— Begin Data —

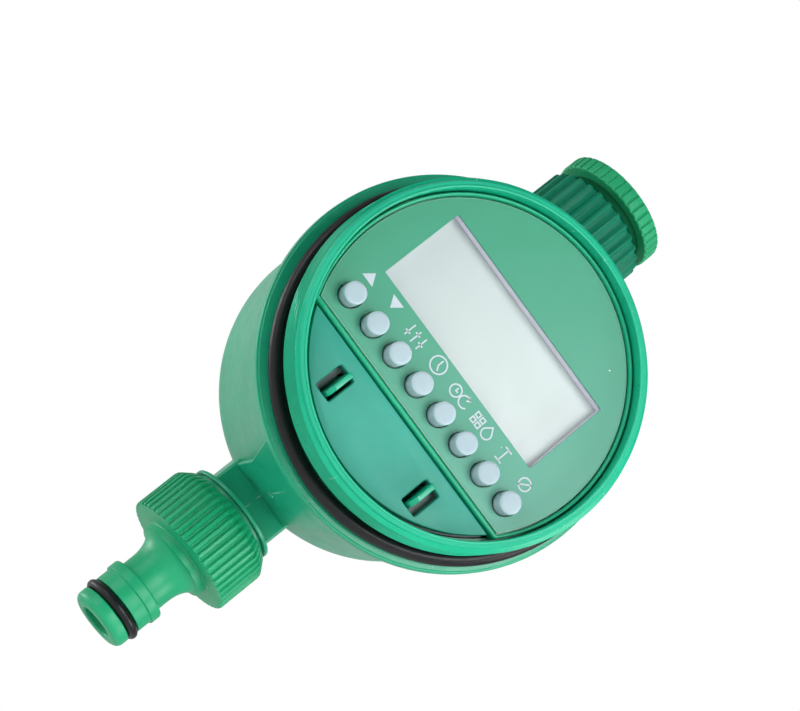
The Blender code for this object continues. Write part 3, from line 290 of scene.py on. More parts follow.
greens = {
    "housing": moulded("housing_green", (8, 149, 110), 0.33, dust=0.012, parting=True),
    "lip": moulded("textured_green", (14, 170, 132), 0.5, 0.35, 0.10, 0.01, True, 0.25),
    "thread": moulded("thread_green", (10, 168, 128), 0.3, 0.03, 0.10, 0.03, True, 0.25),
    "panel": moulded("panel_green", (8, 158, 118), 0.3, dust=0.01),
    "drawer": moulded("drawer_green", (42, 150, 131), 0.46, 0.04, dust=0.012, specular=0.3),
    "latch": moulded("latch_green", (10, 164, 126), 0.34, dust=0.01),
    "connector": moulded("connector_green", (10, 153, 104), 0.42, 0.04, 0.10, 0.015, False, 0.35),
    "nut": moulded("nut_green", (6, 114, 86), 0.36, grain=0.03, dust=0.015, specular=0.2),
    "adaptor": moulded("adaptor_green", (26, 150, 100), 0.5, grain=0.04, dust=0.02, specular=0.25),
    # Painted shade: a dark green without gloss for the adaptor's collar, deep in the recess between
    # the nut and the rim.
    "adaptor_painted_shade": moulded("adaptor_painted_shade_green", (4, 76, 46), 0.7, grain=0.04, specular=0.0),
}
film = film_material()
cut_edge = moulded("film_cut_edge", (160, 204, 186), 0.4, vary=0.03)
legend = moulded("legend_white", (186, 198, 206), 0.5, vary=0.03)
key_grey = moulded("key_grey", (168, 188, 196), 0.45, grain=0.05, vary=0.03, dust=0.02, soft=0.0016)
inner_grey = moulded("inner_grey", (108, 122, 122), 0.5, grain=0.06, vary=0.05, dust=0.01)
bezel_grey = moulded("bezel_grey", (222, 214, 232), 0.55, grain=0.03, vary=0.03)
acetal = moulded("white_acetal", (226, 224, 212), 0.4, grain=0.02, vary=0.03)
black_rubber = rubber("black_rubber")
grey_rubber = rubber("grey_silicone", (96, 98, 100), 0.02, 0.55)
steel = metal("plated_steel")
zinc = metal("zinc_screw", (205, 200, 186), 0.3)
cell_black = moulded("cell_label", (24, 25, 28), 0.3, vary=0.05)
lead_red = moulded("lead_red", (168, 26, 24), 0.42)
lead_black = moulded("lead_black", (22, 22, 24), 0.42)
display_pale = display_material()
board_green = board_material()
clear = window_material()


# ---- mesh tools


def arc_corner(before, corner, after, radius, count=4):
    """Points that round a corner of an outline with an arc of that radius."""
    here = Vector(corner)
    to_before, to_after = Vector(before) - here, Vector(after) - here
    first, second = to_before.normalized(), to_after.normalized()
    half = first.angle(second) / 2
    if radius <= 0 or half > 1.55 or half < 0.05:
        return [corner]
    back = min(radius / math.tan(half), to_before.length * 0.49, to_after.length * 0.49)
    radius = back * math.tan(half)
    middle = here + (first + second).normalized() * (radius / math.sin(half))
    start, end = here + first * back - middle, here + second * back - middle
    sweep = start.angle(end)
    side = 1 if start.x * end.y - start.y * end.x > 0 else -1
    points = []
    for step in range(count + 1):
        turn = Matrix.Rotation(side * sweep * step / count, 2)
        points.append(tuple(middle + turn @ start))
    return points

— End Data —

Print the complete listing again, exactly as it stands.

Output for this exercise:
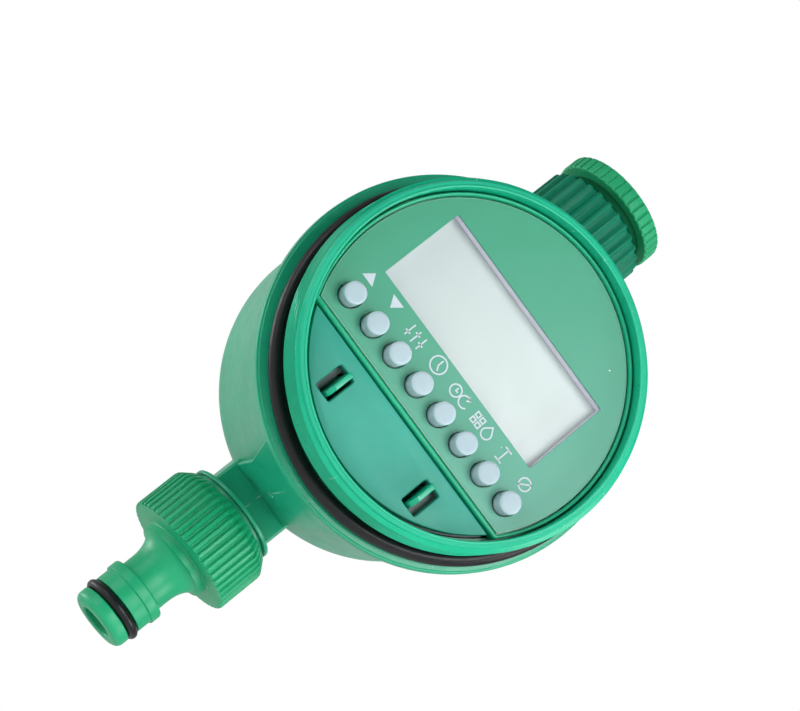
The Blender code for this object continues. Write part 3, from line 290 of scene.py on. More parts follow.
greens = {
    "housing": moulded("housing_green", (8, 149, 110), 0.33, dust=0.012, parting=True),
    "lip": moulded("textured_green", (14, 170, 132), 0.5, 0.35, 0.10, 0.01, True, 0.25),
    "thread": moulded("thread_green", (10, 168, 128), 0.3, 0.03, 0.10, 0.03, True, 0.25),
    "panel": moulded("panel_green", (8, 158, 118), 0.3, dust=0.01),
    "drawer": moulded("drawer_green", (42, 150, 131), 0.46, 0.04, dust=0.012, specular=0.3),
    "latch": moulded("latch_green", (10, 164, 126), 0.34, dust=0.01),
    "connector": moulded("connector_green", (10, 153, 104), 0.42, 0.04, 0.10, 0.015, False, 0.35),
    "nut": moulded("nut_green", (6, 114, 86), 0.36, grain=0.03, dust=0.015, specular=0.2),
    "adaptor": moulded("adaptor_green", (26, 150, 100), 0.5, grain=0.04, dust=0.02, specular=0.25),
    # Painted shade: a dark green without gloss for the adaptor's collar, deep in the recess between
    # the nut and the rim.
    "adaptor_painted_shade": moulded("adaptor_painted_shade_green", (4, 76, 46), 0.7, grain=0.04, specular=0.0),
}
film = film_material()
cut_edge = moulded("film_cut_edge", (160, 204, 186), 0.4, vary=0.03)
legend = moulded("legend_white", (186, 198, 206), 0.5, vary=0.03)
key_grey = moulded("key_grey", (168, 188, 196), 0.45, grain=0.05, vary=0.03, dust=0.02, soft=0.0016)
inner_grey = moulded("inner_grey", (108, 122, 122), 0.5, grain=0.06, vary=0.05, dust=0.01)
bezel_grey = moulded("bezel_grey", (222, 214, 232), 0.55, grain=0.03, vary=0.03)
acetal = moulded("white_acetal", (226, 224, 212), 0.4, grain=0.02, vary=0.03)
black_rubber = rubber("black_rubber")
grey_rubber = rubber("grey_silicone", (96, 98, 100), 0.02, 0.55)
steel = metal("plated_steel")
zinc = metal("zinc_screw", (205, 200, 186), 0.3)
cell_black = moulded("cell_label", (24, 25, 28), 0.3, vary=0.05)
lead_red = moulded("lead_red", (168, 26, 24), 0.42)
lead_black = moulded("lead_black", (22, 22, 24), 0.42)
display_pale = display_material()
board_green = board_material()
clear = window_material()


# ---- mesh tools


def arc_corner(before, corner, after, radius, count=4):
    """Points that round a corner of an outline with an arc of that radius."""
    here = Vector(corner)
    to_before, to_after = Vector(before) - here, Vector(after) - here
    first, second = to_before.normalized(), to_after.normalized()
    half = first.angle(second) / 2
    if radius <= 0 or half > 1.55 or half < 0.05:
        return [corner]
    back = min(radius / math.tan(half), to_before.length * 0.49, to_after.length * 0.49)
    radius = back * math.tan(half)
    middle = here + (first + second).normalized() * (radius / math.sin(half))
    start, end = here + first * back - middle, here + second * back - middle
    sweep = start.angle(end)
    side = 1 if start.x * end.y - start.y * end.x > 0 else -1
    points = []
    for step in range(count + 1):
        turn = Matrix.Rotation(side * sweep * step / count, 2)
        points.append(tuple(middle + turn @ start))
    return points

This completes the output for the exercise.